Striking the right balance requires a calibrated framework that protects essential capabilities without sacrificing competitive discipline. Governments might insist on strategic stockpiles, secure supply channels, or critical infrastructure safeguards, but these measures should be decoupled from exclusive privatized control wherever possible. One approach is to segment the market into core sovereign assets and open-market components, allowing competitive bids for non-essential support functions while maintaining secure access to critical core services under rigorous oversight. Another is to implement tiered licensing that permits staged competition, producer diversification, and gradual market liberalization. The objective is a credible, shared incentive to innovate, reduce costs, and improve resilience without surrendering governance to a single private entity.
Public institutions also bear responsibility for ethical stewardship in vendor relationships.

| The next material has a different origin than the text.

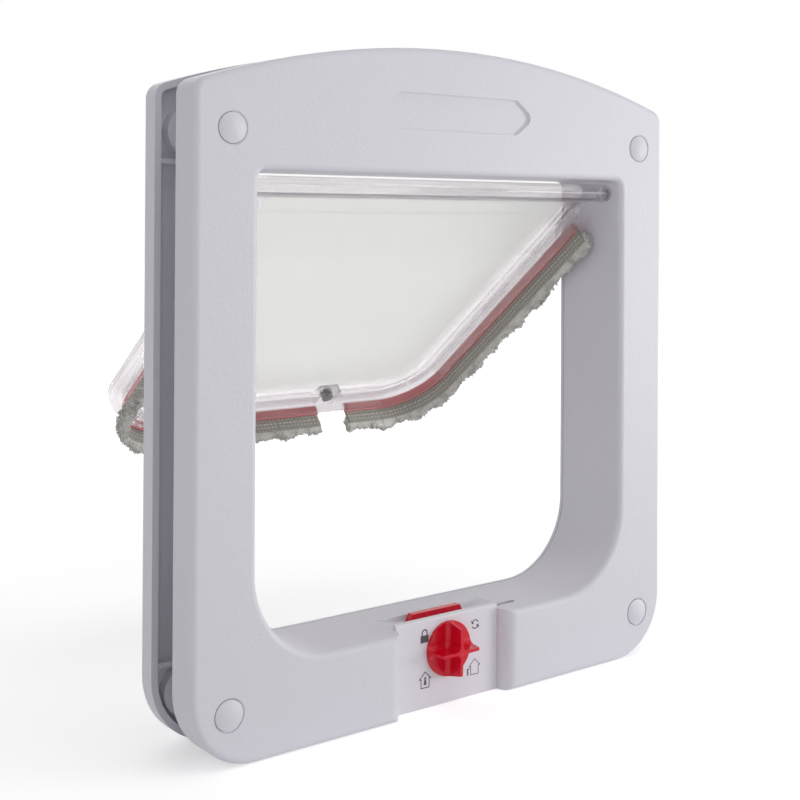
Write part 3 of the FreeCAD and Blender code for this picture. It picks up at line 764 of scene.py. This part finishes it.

Procurement ethics, conflict-of-interest screenings, and routine audits help ensure that officials do not steer contracts toward familiar allies or personal networks. Training for policymakers on the economic consequences of monopolistic structures can foster more deliberate decision-making. When a government clearly articulates its criteria for selecting strategic partners—based on measurable performance benchmarks, transparent risk assessments, and demonstrable benefits to communities—it creates a powerful deterrent against covert favoritism. A culture of openness supports accountability and reinforces the legitimacy of the policy framework governing strategic sectors.
The path forward involves translating high-minded ideals into concrete, enforceable rules. Legislatures must codify the practices that keep secret deals from becoming permanent arrangements, enabling regular reevaluation and replacement when benchmarks are not met. Regulators should publish impact analyses that compare monopolistic outcomes with competitive benchmarks, and they must be prepared to scale interventions quickly in response to market signals. Citizens deserve channels to voice concerns and influence reform, whether through public consultations, parliamentary inquiries, or accessible complaint mechanisms. By treating competition as a public safeguard rather than a mere economic instrument, governments can reinforce trust and build resilient economies.
In many cases, the most effective reforms combine legal accountability with cultural change. Transparent reporting, robust whistleblower protections, and sustained political will create a climate where secretive deals become increasingly unlikely. When strategic sectors are opened to competition, new entrants bring fresh ideas, better pricing, and stronger incentives for efficient, responsible governance. The challenge lies in resisting the appeal of expedient, exclusive arrangements that promise quick fixes but threaten long-term national interests. A vigilant society, equipped with data, rules, and independent oversight, can steer toward a model where private advantage no longer eclipses the public good.